Nowa plenerowa miejscówka otworzyła się w Poznaniu. Mieszkanka sąsiedniego bloku skarży się na hałas, właściciel odpiera zarzuty
Chodzi o Naramki, które od weekendu działają na Naramowicach.
Naramki powstały na zielonym terenie przy skrzyżowaniu ulicy Hilczer-Kurnatowskiej i al. Praw Kobiet. O planowanym otwarciu pisaliśmy już w kwietniu, gdy nasza Czytelniczka zwróciła uwagę, że miejsce powstanie tuż przy bloku PTBS. Zapewniono nas wówczas, że inicjatywa powstaje na prywatnym terenie, nie będzie to imprezownia, a kulturalne miejsce dla osób 30+, działające w rozsądnych godzinach, by nie zakłócać spokoju mieszkańców.
W niedzielę wieczorem napisała do nas Czytelniczka, która mieszka po sąsiedzku. - Wspomniane miejsce w ubiegłą sobotę otworzyło się. I wszystkie deklaracje właścicieli zacytowane w tekście okazały się nieprawdą. Muzyka była na tyle głośna, że było ją słychać przy zamkniętych oknach, krzyki, głośne rozmowy i śmiechy - koszmar. Impreza trwała w najlepsze prawie do 1 w nocy.
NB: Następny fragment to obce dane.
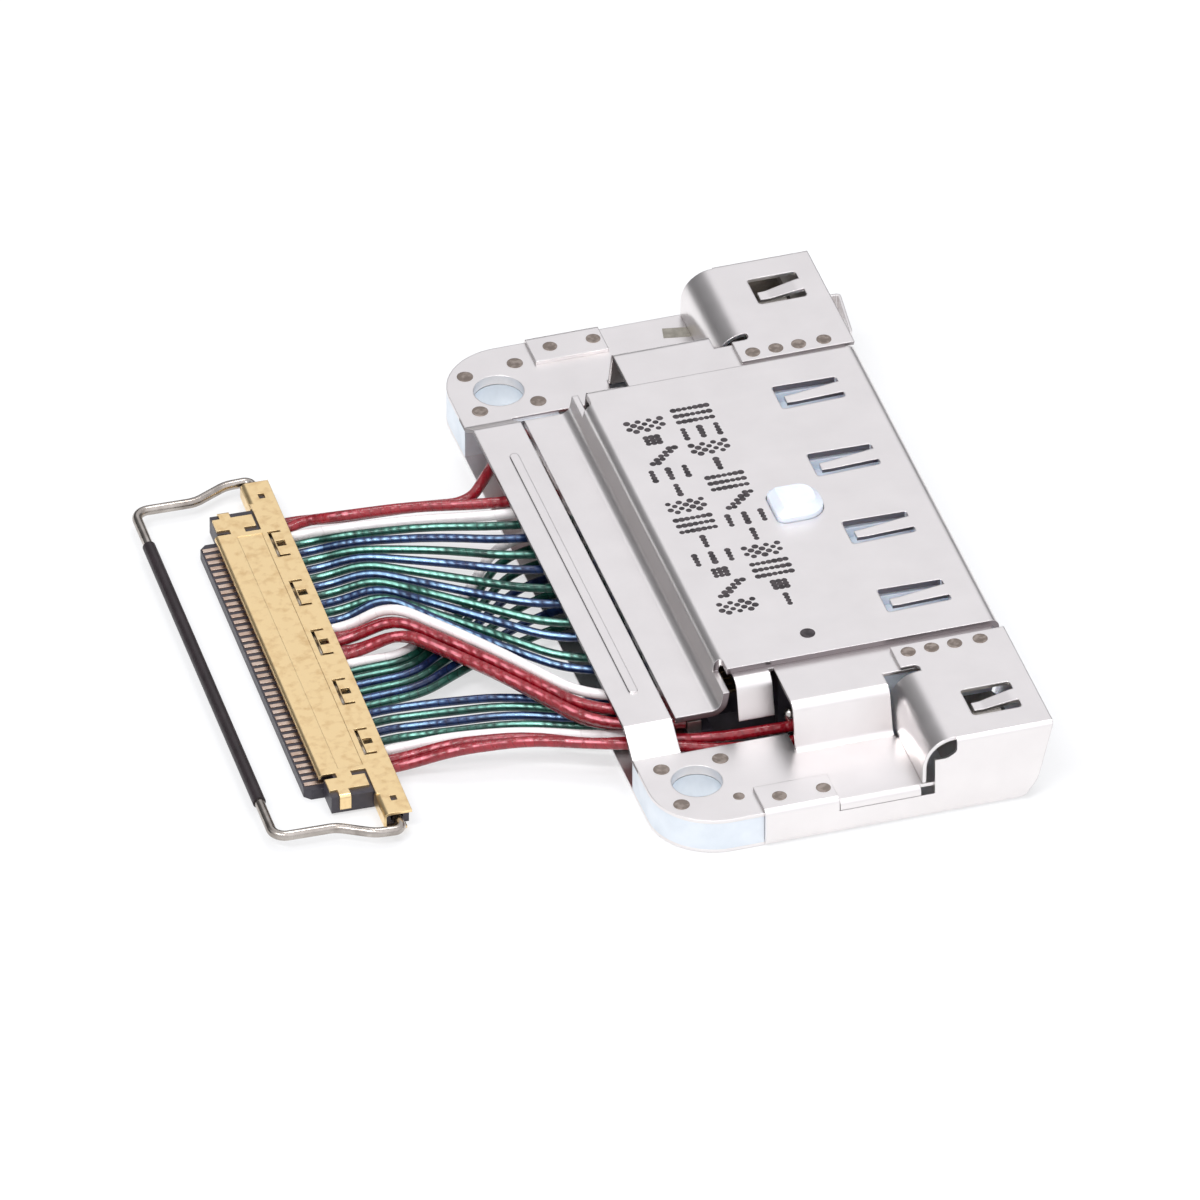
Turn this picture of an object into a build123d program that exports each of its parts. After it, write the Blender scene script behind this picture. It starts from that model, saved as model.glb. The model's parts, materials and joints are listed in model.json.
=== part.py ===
from build123d import *
import math
import os

# Docking and charging port of a tablet, with its short lead set and flat cable plug.
# Millimetres. +X towards the mating mouth, +Y along the port, +Z up from the face it
# rests on. The origin is midway between the two ear holes, on that face.

# Fixing ears
HOLE_SPACING = 26.5
HOLE_DIAMETER = 2.0
EAR_CORNER_RADIUS = 2.6
EAR_TOP = 1.54
COLLAR_WALL = 0.15
COLLAR_DEPTH = 0.42

# Overall port
SHEET = 0.15
HALF_LENGTH = 16.15
REAR_X = -2.0
MOUTH_TOP_X = 13.53
MOUTH_KNEE_X = 12.95
MOUTH_KNEE_Z = 0.9
MOUTH_TOE_X = 12.3
TOE_RADIUS = 0.8
FLOOR_BEND = 0.3
FIT_GAP = 0.03

# Levels of the stacked sheets, above the floor
SHELF_TOP = 3.37
COVER_SHEET = 0.25
COVER_TOP = 3.62
STRAP_TOP = 2.29

# Upper shell: shelf, walls and ledges
SHELF_REAR_X = 4.26
SHELF_HALF = 12.0
WALL_FOOT_HALF = 12.5
WALL_TOP_BEND = 0.4
WALL_FOOT_BEND = 0.25
LEDGE_FRONT_X = 8.95
NECK_REAR_X = 2.6
NECK_FRONT_X = 4.05
NECK_HALF = 9.97
NECK_SKIRT_Z = 1.75
NECK_BEND = 0.5
LIP_Z = 1.13

# Cable strap between the ears
STRAP_WIDTH = 1.95
STRAP_HALF = 10.1
STRAP_FOOT_HALF = 11.25
STRAP_BEND = 0.25
RIB_WIDTH = 0.35
RIB_LENGTH = 16.2
RIB_HEIGHT = 0.06
RIB_OFFSET = 1.035

# Side rails and their tabs
RAIL_REAR_X = 1.9
TAB_END_X = 4.9
TAB_WIDTH = 1.7
TAB_BEND = 0.25
RAIL_NOTCH_Z = 1.1

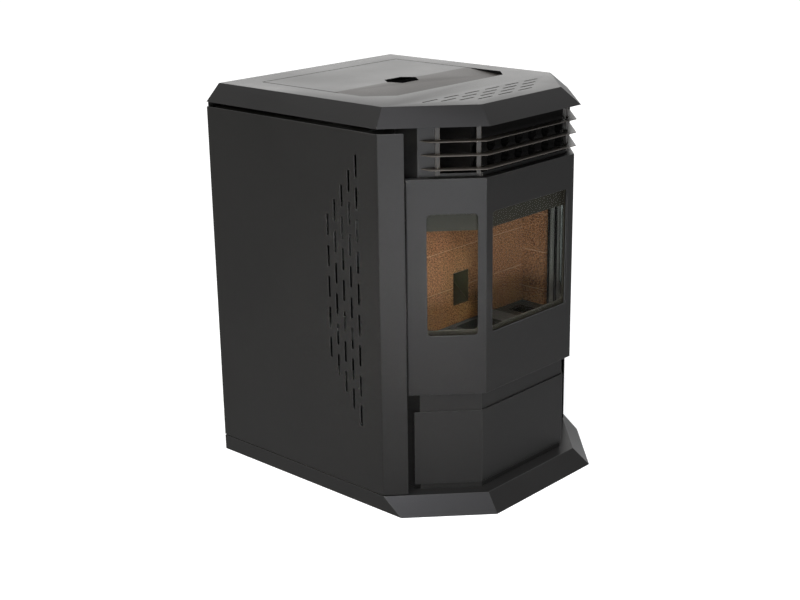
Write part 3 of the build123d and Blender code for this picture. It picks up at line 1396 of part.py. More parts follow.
for name, depth in zip(("power_button", "less_button", "more_button"), button_spots):
    half = button_size / 2
    flange = half + button_flange
    with BuildPart() as button:
        block((bezel_in - button_flange, case_half_width), (depth - half, depth + half),
              (button_height - half, button_height + half))
        fillet(button.faces().sort_by(Axis.X)[-1].edges(), button_round)
        block((bezel_in - 2 * button_flange, bezel_in - button_gap), (depth - flange, depth + flange),
              (button_height - flange, button_height + flange))
    keep(name, button.part)

board_face = bezel_in - board_stand_off

with BuildPart() as control_board:
    block((board_face - sheet, board_face),
          (control_depths[0] + board_depth_in, control_depths[1] - board_depth_in),
          (control_heights[0] - board_below, control_heights[1] + board_above))
    for depth in (control_depths[0] + board_post_depth_in, control_depths[1] - board_post_depth_in):
        for z in (control_heights[0] + board_post_height_in, control_heights[1] - board_post_height_in):
            round_x(depth, z, board_post_radius, board_face - sheet, bezel_in)
    for near, far, low, high, thickness in (relay, capacitor):
        block((board_face - sheet - thickness, board_face - sheet / 2),
              (control_depth + near, control_depth + far), (control_heights[0] + low, control_heights[0] + high))
keep("control_board", control_board.part)

inlet_x_range = (inlet_x - inlet_half_width, switch_x + switch_half_width)
rocker_well_half = rocker_half_width + rocker_gap
pivot_reach = rocker_half_width + rocker_pin_reach

with BuildPart() as power_inlet:
    block((inlet_x_range[0] - inlet_rim, inlet_x_range[1] + inlet_rim), (0, sheet),
          (inlet_height - inlet_rim_half_height, inlet_height + inlet_rim_half_height))
    block((inlet_x_range[0] + inlet_gap, inlet_x_range[1] - inlet_gap), (0, inlet_depth),
          (inlet_height - inlet_half_height + inlet_gap, inlet_height + inlet_half_height - inlet_gap))
    block((inlet_x - socket_half_width, inlet_x + socket_half_width), (-cut_over, socket_depth),
          (inlet_height - socket_half_height, inlet_height + socket_half_height), Mode.SUBTRACT)
    for across, up in pin_spots:
        x, z = inlet_x + across, inlet_height + up
        block((x - pin_half_width, x + pin_half_width), (pin_start, socket_depth + sheet),
              (z - pin_half_height, z + pin_half_height))
    block((switch_x - rocker_well_half, switch_x + rocker_well_half), (-cut_over, rocker_well),
          (inlet_height - rocker_half_height - rocker_swing, inlet_height + rocker_half_height + rocker_swing),
          Mode.SUBTRACT)
    round_x(switch_depth, inlet_height, rocker_pin_radius + running_fit, switch_x - pivot_reach - rocker_gap,
            switch_x + pivot_reach + rocker_gap, Mode.SUBTRACT)
keep("power_inlet", power_inlet.part)

with BuildPart() as power_switch:
    low, high = inlet_height - rocker_half_height, inlet_height + rocker_half_height
    profile([(switch_depth - rocker_crown, high), (switch_depth - rocker_dip, inlet_height),
             (switch_depth - rocker_crown, low), (switch_depth + rocker_back, low),
             (switch_depth + rocker_back, high)], switch_x - rocker_half_width, switch_x + rocker_half_width)
    round_x(switch_depth, inlet_height, rocker_pin_radius, switch_x - pivot_reach, switch_x + pivot_reach)
keep("power_switch", power_switch.part)

# ---------------------------------------------------------------- files
os.makedirs("parts", exist_ok=True)
for name, part in pieces.items():
    export_step(part, "parts/" + name + ".step")
print(len(pieces), "parts")
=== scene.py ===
import bpy
import bmesh
import json
from math import cos, pi, radians, sin
from mathutils import Matrix, Vector

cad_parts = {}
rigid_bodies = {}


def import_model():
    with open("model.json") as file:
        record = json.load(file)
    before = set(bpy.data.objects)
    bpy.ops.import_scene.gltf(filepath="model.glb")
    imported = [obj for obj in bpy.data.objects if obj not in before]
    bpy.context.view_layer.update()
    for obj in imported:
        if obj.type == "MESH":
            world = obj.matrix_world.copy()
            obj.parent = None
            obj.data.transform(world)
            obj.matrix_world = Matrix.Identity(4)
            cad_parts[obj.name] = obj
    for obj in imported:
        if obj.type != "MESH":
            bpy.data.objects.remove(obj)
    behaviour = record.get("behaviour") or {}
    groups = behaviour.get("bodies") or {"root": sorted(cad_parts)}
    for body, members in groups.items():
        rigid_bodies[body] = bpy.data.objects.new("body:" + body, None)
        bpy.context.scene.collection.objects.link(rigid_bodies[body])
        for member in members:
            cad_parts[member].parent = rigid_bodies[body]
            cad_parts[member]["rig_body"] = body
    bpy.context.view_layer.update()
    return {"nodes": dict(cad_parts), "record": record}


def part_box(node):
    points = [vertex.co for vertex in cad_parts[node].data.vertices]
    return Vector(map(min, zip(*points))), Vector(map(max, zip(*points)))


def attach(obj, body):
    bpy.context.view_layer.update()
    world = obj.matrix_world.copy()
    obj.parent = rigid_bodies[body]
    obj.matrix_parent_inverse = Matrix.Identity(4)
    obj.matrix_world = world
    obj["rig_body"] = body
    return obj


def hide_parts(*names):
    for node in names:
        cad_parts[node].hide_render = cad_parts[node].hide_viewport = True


# Pellet stove: painted case, bay door before a brick-lined firebox, louvre, ash drawer and hopper lid.
# The loaded CAD nodes stay where they are; each shown piece is a merged, softened copy or a new piece.

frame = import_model()
stoveNodes = frame["nodes"]
slotOf = {entry["node"]: entry["material_slot"] for entry in frame["record"]["subparts"]}
print("stove loaded:", len(stoveNodes), "nodes")

# ---- node trees
white = (1, 1, 1, 1)
wholeSpan = (0.0, 1.0)


def wire(tree, node, wires):
    # a wire is a value or the socket that drives the input
    for name, value in wires.items():
        if isinstance(value, bpy.types.NodeSocket):
            tree.links.new(value, node.inputs[name])
        else:
            node.inputs[name].default_value = value


def addNode(tree, kind, wires=None, **settings):
    node = tree.nodes.new(kind)
    for name, value in settings.items():
        setattr(node, name, value)
    wire(tree, node, wires or {})
    return node


def reckon(tree, operation, *terms):
    return addNode(tree, "ShaderNodeMath", dict(enumerate(terms)), operation=operation).outputs[0]


def mapRange(tree, value, span, target):
    return addNode(tree, "ShaderNodeMapRange", {
        "Value": value, "From Min": span[0], "From Max": span[1],
        "To Min": target[0], "To Max": target[1]}).outputs[0]


def joinAxes(tree, x=0.0, y=0.0, z=0.0):
    return addNode(tree, "ShaderNodeCombineXYZ", {"X": x, "Y": y, "Z": z}).outputs[0]


def splitAxes(tree, place):
    return addNode(tree, "ShaderNodeSeparateXYZ", {0: place}).outputs


def objectPlace(tree):
    return addNode(tree, "ShaderNodeTexCoord").outputs["Object"]


def noise(tree, place, scale, detail, roughness=0.5):
    return addNode(tree, "ShaderNodeTexNoise", {
        "Vector": place, "Scale": scale, "Detail": detail, "Roughness": roughness}).outputs["Fac"]


def blendColours(tree, factor, first, second):
    first = first if isinstance(first, bpy.types.NodeSocket) else (*first, 1)
    second = second if isinstance(second, bpy.types.NodeSocket) else (*second, 1)
    return addNode(tree, "ShaderNodeMix", {0: factor, 6: first, 7: second}, data_type="RGBA").outputs[2]


def addRelief(tree, shader, height, strength, depth):
    bump = addNode(tree, "ShaderNodeBump", {"Height": height, "Strength": strength, "Distance": depth})
    wire(tree, shader, {"Normal": bump.outputs[0]})


def newFinish(name):
    finish = bpy.data.materials.new(name)
    finish.use_nodes = True
    return finish, finish.node_tree, finish.node_tree.nodes["Principled BSDF"]


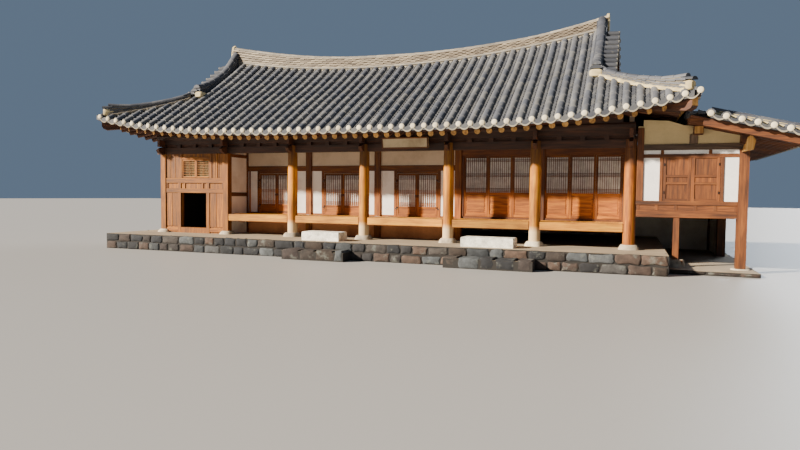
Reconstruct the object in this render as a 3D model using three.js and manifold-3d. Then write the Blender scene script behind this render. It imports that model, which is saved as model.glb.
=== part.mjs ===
// A single-storey hanok: six bays under a hip-and-gable tiled roof, with a raised seventh bay
// under a lean-to roof at its right. Millimetres, +X along the front to the right, +Y to the back,
// +Z up, with the origin on the ground under the middle of the main body.
import * as THREE from "three";
import { mergeVertices } from "three/addons/utils/BufferGeometryUtils.js";
import Module from "manifold-3d";

const wasm = await Module();
wasm.setup();

// Plan of the main body
const BAYS = [2390, 2325, 2325, 2490, 2325, 2290];
const PORCH_DEPTH = 1060;
const ROW_DEPTH = 2390;
const HALF_LENGTH = BAYS.reduce((sum, bay) => sum + bay, 0) / 2;
const HALF_DEPTH = (PORCH_DEPTH + 2 * ROW_DEPTH) / 2;
const GRID_X = BAYS.reduce((xs, bay) => [...xs, xs.at(-1) + bay], [-HALF_LENGTH]);
const FRONT_Y = -HALF_DEPTH;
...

Czyli rozsądna godzina dla nich to 1 w nocy! Miały być konsultacje z mieszkańcami, nie było, miało być bez alkoholu, ten leje się i to mocno. Miało nie być głośnej muzyki, jakoś im nie wychodzi - dzisiaj wjechał koleś z saksofonem, którego było słychać doskonale na klatce schodowej, a to wszystko dokładnie pod naszymi oknami - opisuje.
Jak mówi nam prowadzący Naramki, miejsce otworzyło się w sobotę i dzięki ładnej pogodzie w weekend przyciągnęło sporo osób. Nie zgadza się on natomiast z zarzutami naszej Czytelniczki. Jego zdaniem muzyka nie była głośna. - Muzyka leci jedynie w tle, nie mamy głośnej muzyki. Głośniki, które są wystawione na naszym terenie, są skierowane w stronę ulicy, a nie bloku - zaznacza. - Rzeczywiście wczoraj przez dwie godziny był saksofonista, ale między 17.00 a 19.00. Były to 20-minutowe bloki muzyczne - dodaje.
Właściciel podkreśla, że w trakcie planowania rozmieszczenia miejscówki zadbano o to, by scena i gastronomia generująca zapachy były oddalone jak najbardziej od bloku. Równocześnie przyznaje, że w niedzielę na terenie pojawił się jeden z mieszkańców sąsiedniego bloku ze skargą na zbyt głośną muzykę. - Próbowałem mu wytłumaczyć, że nie jest to muzyka imprezowa i jest cicho, ale nie był chętny do rozmowy.
Właściciel nie ukrywa, że jeszcze przed otwarciem spotkał się z hejtem ze strony osób, które jego zdaniem źle interpretowały zamysł miejsca. - Nie jesteśmy imprezownią. Nasze działania skupiamy w godzinach popołudniowych i wieczornych. Chcemy kończyć o 22.00. W sobotę nie kończyliśmy o 1.00, jak sugeruje Czytelniczka, a znacznie wcześniej. Celujemy w kulturalnego klienta 30+ i takie osoby pojawiły się u nas w weekend - podkreśla.
- Chciałbym również zwrócić uwagę na jedną istotną kwestię: wszystkie sygnały od zaniepokojonych mieszkańców pojawiały się wyłącznie w internecie - w formie bezpodstawnych i niezgodnych z prawdą komentarzy oraz postów, przez profile często anonimowe. Przez cały okres przygotowań i prac terenowych nikt z tych osób nie przyszedł do nas osobiście, nie zapytał, nie próbował porozmawiać. Nikt nie wyraził zainteresowania, aby poznać nasze założenia, cele czy charakter miejsca. Tym bardziej boli nas fakt, że tak jednostronna narracja oparta na domysłach i nieprawdzie rozprzestrzenia się publicznie. Właśnie dlatego czujemy się tą sytuacją szczerze pokrzywdzeni - kończy.
Naramki będą działać sezonowo. Jak zapewnia właściciel, działa w oparciu o wszelkie niezbędne zgody i dopełnił wszystkich formalności.